• **Exercise goal**:
Reproduce the material that follows, please, but only from its first line to the line containing "from mathutils import Matrix, Vector", inclusive.
═════ Extracted records ═════
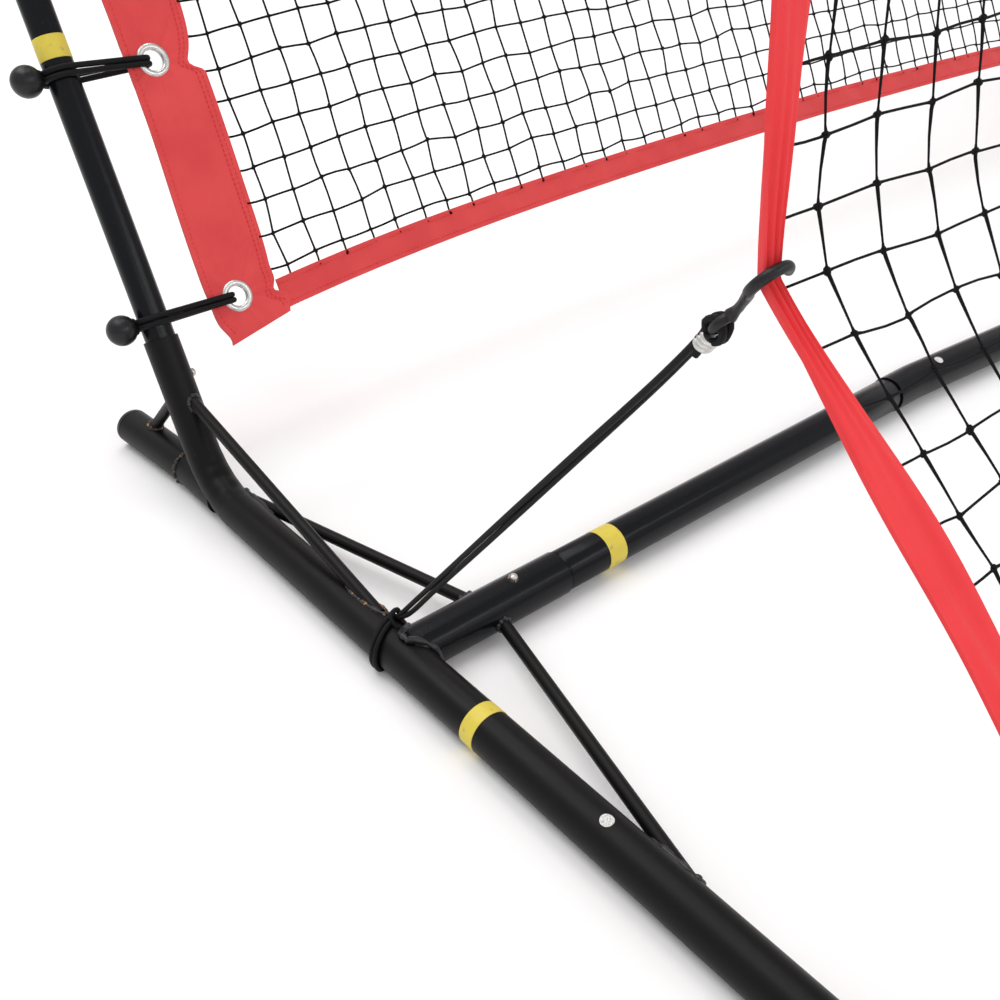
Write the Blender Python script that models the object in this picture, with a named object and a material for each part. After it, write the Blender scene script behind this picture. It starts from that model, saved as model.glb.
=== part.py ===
"""Pitch back rebounder: a black tube frame, a back net laced to it, and a rebound net hooked back at its sides."""

import math

import bmesh
import bpy
import numpy as np
from mathutils import Matrix, Vector

# Driving dimensions, in metres
HALF_WIDTH = 0.900          # middle of the object to a floor tube's axis
CROSS_Y = 0.0200            # the cross tube's axis, front to back
FLOOR_R = 0.0160            # floor tube
STUB_R = 0.0145             # upright socket, swaged down from the floor tube
UPRIGHT_R = 0.0127          # uprights and top frame
CROSS_Z = 0.0178            # cross members' axis above the floor
SOCKET_R = 0.0175           # cross socket and centre tube
CROSS_R = 0.0165            # cross tube
CROSS_SWAGE_R = 0.0152      # cross tube's reduced ends
FRONT_BAR_R = 0.0142
WALL = 0.0015
SOCKET_WALL = 0.0020
SLACK = 0.0003              # gap between pieces that touch
GROOVE = 0.0010             # gap left at a slip joint's shoulder
SIDES = 20                  # sides of a tube

FRONT_Y = -0.6185           # front bar's axis, from the cross tube
FRONT_CORNER_R = 0.060
FRONT_MOUTH_X = 0.130       # where the floor tube ends, inwards along the front
UPRIGHT_Y = 0.2692          # where the upright's axis meets the floor tube's axis
LEAN = math.radians(28.0)   # the upright leans back
BEND_R = 0.065              # bend at the upright's foot
STUB_TOP = 0.135            # along the upright's axis, from the floor tube's axis
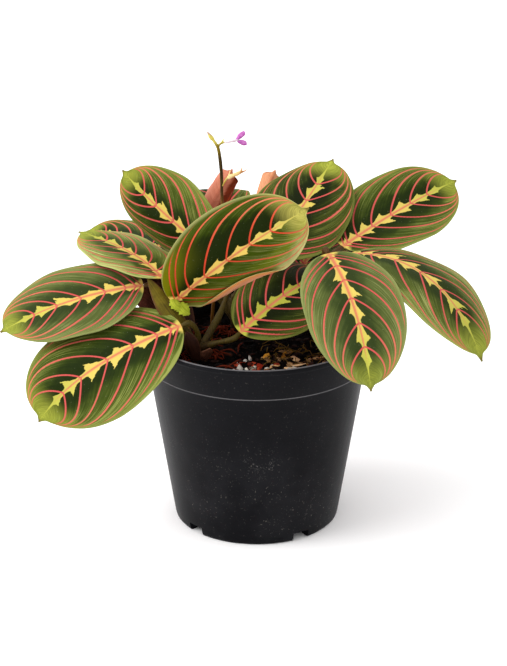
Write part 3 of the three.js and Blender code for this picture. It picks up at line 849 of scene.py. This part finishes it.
def blade(shape, outline, seed, rows=BLADE_ROWS, columns=BLADE_COLUMNS, thickness=BLADE_THICKNESS,
          keel=KEEL_DEPTH):
    """A thin closed blade, which keeps each point's share of the rib, its distance across and its veins."""
    mesh = bmesh.new()
    place = mesh.verts.layers.float_vector.new("blade")
    vein_layer = mesh.verts.layers.float_vector.new("veins")
    bmesh.ops.create_grid(mesh, x_segments=columns, y_segments=rows, size=1)
    raised = bmesh.ops.extrude_face_region(mesh, geom=mesh.faces[:], use_keep_orig=True)["geom"]
    upper = {item for item in raised if isinstance(item, bmesh.types.BMVert)}
    ribs = midrib(shape, rows)
    width = shape["width"]
    halves = [max(outline(s) * width / 2, min(lerp(BASE_HALF_WIDTH, TIP_HALF_WIDTH, s), width / 6))
              for s, *_ in ribs]
    veins = veins_of(shape, ribs, halves, seed) if keel else None
    for vert in mesh.verts:
        r, k = round((vert.co.y + 1) / 2 * rows), round((vert.co.x + 1) / 2 * columns)
        s, half, share = ribs[r][0], halves[r], abs(vert.co.x)
        across = vert.co.x * half
        point, normal = blade_point(shape, ribs[r], half, across)
        bay, steep, run = veins[r][k] if veins else (0, 1, 0)
        swell = QUILTING * abs(sin(pi * clamp(bay, 0, QUILTED_BAYS))) ** 0.8
        swell *= smooth(share, 0.02, 0.2) * (1 - smooth(share, 0.7, 1))
        if vert in upper:
            lift = thickness / 2 + swell
        else:
            lift = swell - thickness / 2 - keel * (1 - 0.8 * s) * max(1 - abs(across) / KEEL_HALF_WIDTH, 0)
        vert.co = point + normal * lift
        vert[place] = (s, across, half)
        vert[vein_layer] = (bay, steep, run)
    rim = set()
    for face in mesh.faces:
        raised_corners = sum(vert in upper for vert in face.verts)
        if raised_corners == 0:
            face.material_index = 1
        elif raised_corners < len(face.verts):
            rim.add(face)
    for face in rim:
        for edge in face.edges:
            edge.smooth = all(other in rim for other in edge.link_faces)
    face_outwards(mesh)
    return mesh


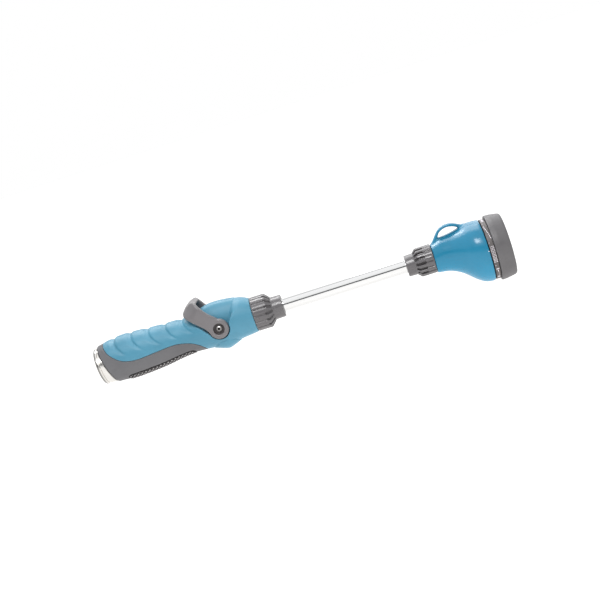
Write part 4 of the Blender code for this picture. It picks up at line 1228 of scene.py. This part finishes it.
def grey_ramp(tree, value, stops):
    """A ramp of greys over angles."""
    ramp = tree.make("ValToRGB", {"Fac": value})
    elements = ramp.color_ramp.elements
    for angle, grey in stops[1:-1]:
        elements.new((angle + 180) / 360).color = (grey, grey, grey, 1.0)
    for end, (_, grey) in ((0, stops[0]), (-1, stops[-1])):
        elements[end].color = (grey, grey, grey, 1.0)
    return ramp.outputs["Color"]


# Name, angle round the tube, shift along it, distance, size, power, and the pieces that the light leaves out.
# It would burn out the tube and the inlet, which mirror the sky instead, and the wide one would veil the
# head.
SOFTBOXES = (
    ("front_softbox", 47.0, 0.11, 1.1, (0.24, 0.26), 4.4, ("water_tube",)),
    ("front_wide", 47.0, -0.18, 1.1, (0.80, 0.26), 5.0, ("water_tube", "head_skin")),
    ("top_softbox", 115.0, 0.0, 1.0, (0.90, 0.72), 8.0, ("water_tube", "inlet_ring")),
    ("top_strip", 118.0, -0.29, 0.9, (0.46, 0.10), 2.2, ("water_tube",)),
    ("rear_fill", 150.0, 0.3, 1.3, (0.7, 0.5), 1.5, ()),
)


def make_sky():
    """The world: white to the camera, and greys round the wand's axis to mirrored and to scattered light."""
    world = bpy.data.worlds.new("studio")
    bpy.context.scene.world = world
    world.use_nodes = True
    tree = Nodes(world.node_tree)
    way = tree.make("SeparateXYZ", {"Vector": tree.place("Generated")}).outputs
    angle = tree.worked_out("ARCTAN2", way["Z"], tree.worked_out("MULTIPLY", way["Y"], -1.0))
    angle = tree.remap(angle, -math.pi, math.pi, 0.0, 1.0)
    seen = tree.make("LightPath").outputs
    sky = tree.mixed(seen["Is Diffuse Ray"], grey_ramp(tree, angle, FLAGS), grey_ramp(tree, angle, SKY))
    sky = tree.mixed(seen["Is Camera Ray"], sky, (1.0, 1.0, 1.0))
    tree.feed(tree.nodes["Background"], {"Color": sky, "Strength": 1.0})


def make_softboxes():
    for *placing, spared in SOFTBOXES:
        box = softbox(*placing)
        if spared:
            spare(box, spared)


def spare(box, names):
    """Keeps a softbox's light off the named pieces."""
    spared = bpy.data.collections.new(f"spared_by_{box.name}")
    for number, name in enumerate(names):
        spared.objects.link(bpy.data.objects[name])
        spared.collection_objects[number].light_linking.link_state = "EXCLUDE"
    box.light_linking.receiver_collection = spared


FLOOR_HALF = 20.0
FLOOR_GAP = 0.0002
FLOOR_TONE = (0.12, 0.15)
FLOOR_SEEN = 0.945
FLOOR_MIRRORED = 0.89
FLOOR_SCATTERED = 1.8


def make_floor():
    """A pale floor for the camera, with one glowing copy for mirrored and one for scattered light."""
    corners = [(FLOOR_HALF * a, FLOOR_HALF * b, 0) for a, b in ((-1, -1), (1, -1), (1, 1), (-1, 1))]
    mesh = bpy.data.meshes.new("studio_floor")
    mesh.from_pydata(corners, [], [(0, 1, 2, 3)])
    floor = bpy.data.objects.new("studio_floor", mesh)
    floor.location.z = CAD_BOX[0][2] - FLOOR_GAP
    bpy.context.scene.collection.objects.link(floor)
    made, tree, shader = new_material("floor_white")
    tone = tree.remap(tree.noise(tree.place(), 3.0), 0.0, 1.0, *FLOOR_TONE)
    grey = tree.make("CombineColor", {"Red": tone, "Green": tone, "Blue": tone}).outputs["Color"]
    tree.feed(shader, {"Base Color": grey, "Roughness": 0.8, "Specular IOR Level": 0.2})
    tree.feed(shader, {"Emission Color": (1.0, 1.0, 1.0), "Emission Strength": FLOOR_SEEN})
    mesh.materials.append(made)
    lit_floor(floor, "floor_glow", FLOOR_MIRRORED, "visible_diffuse")
    lit_floor(floor, "floor_bounce", FLOOR_SCATTERED, "visible_glossy")


def lit_floor(floor, name, strength, hidden_from):
    """A glowing copy of the floor, hidden from the camera and from one more kind of ray."""
    made = bpy.data.objects.new(name, floor.data.copy())
    made.location.z = floor.location.z + FLOOR_GAP / 2
    made.visible_camera = made.visible_shadow = made.visible_transmission = False
    setattr(made, hidden_from, False)
    bpy.context.scene.collection.objects.link(made)
    shine, tree, shader = new_material(name)
    tree.feed(shader, {"Base Color": (0.02, 0.02, 0.02)})
    tree.feed(shader, {"Emission Color": (1.0, 0.985, 0.965), "Emission Strength": strength})
    made.data.materials.clear()
    made.data.materials.append(shine)


CAMERA_DISTANCE = 1.2
CAMERA_ELEVATION = math.radians(9.0)
CAMERA_SLIDE = 0.075
CAMERA_ROLL = math.radians(17.53)
FRAME_WIDTH = 0.5636
CAMERA_AIM = 0.0008


def make_camera():
    data = bpy.data.cameras.new("camera")
    data.lens = data.sensor_width * CAMERA_DISTANCE / FRAME_WIDTH
    camera = bpy.data.objects.new("camera", data)
    bpy.context.scene.collection.objects.link(camera)
    offset = Vector((0, -math.cos(CAMERA_ELEVATION), math.sin(CAMERA_ELEVATION))) * CAMERA_DISTANCE
    target = Vector(ORIGIN) + Vector((CAMERA_AIM, 0, 0))
    look_at(camera, target + offset + Vector((CAMERA_SLIDE, 0, 0)), target, CAMERA_ROLL)
    bpy.context.scene.camera = camera


make_handle()
make_inlet()
make_lever()
make_tube()
make_nuts()
make_head()
make_dial()
finish_inside()
make_sky()
make_softboxes()
make_floor()
make_camera()
bpy.context.scene.view_settings.view_transform = "Standard"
═════
• **Full output**:
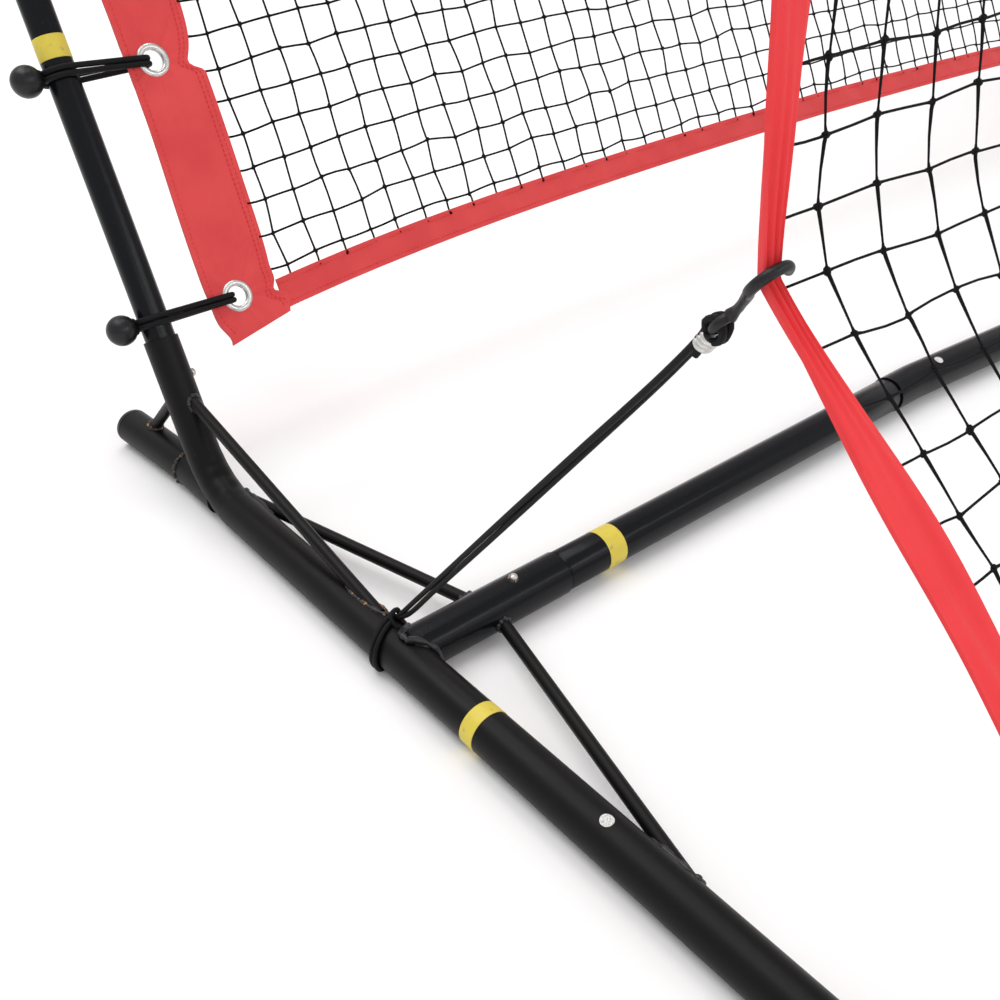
Write the Blender Python script that models the object in this picture, with a named object and a material for each part. After it, write the Blender scene script behind this picture. It starts from that model, saved as model.glb.
=== part.py ===
"""Pitch back rebounder: a black tube frame, a back net laced to it, and a rebound net hooked back at its sides."""

import math

import bmesh
import bpy
import numpy as np
from mathutils import Matrix, Vector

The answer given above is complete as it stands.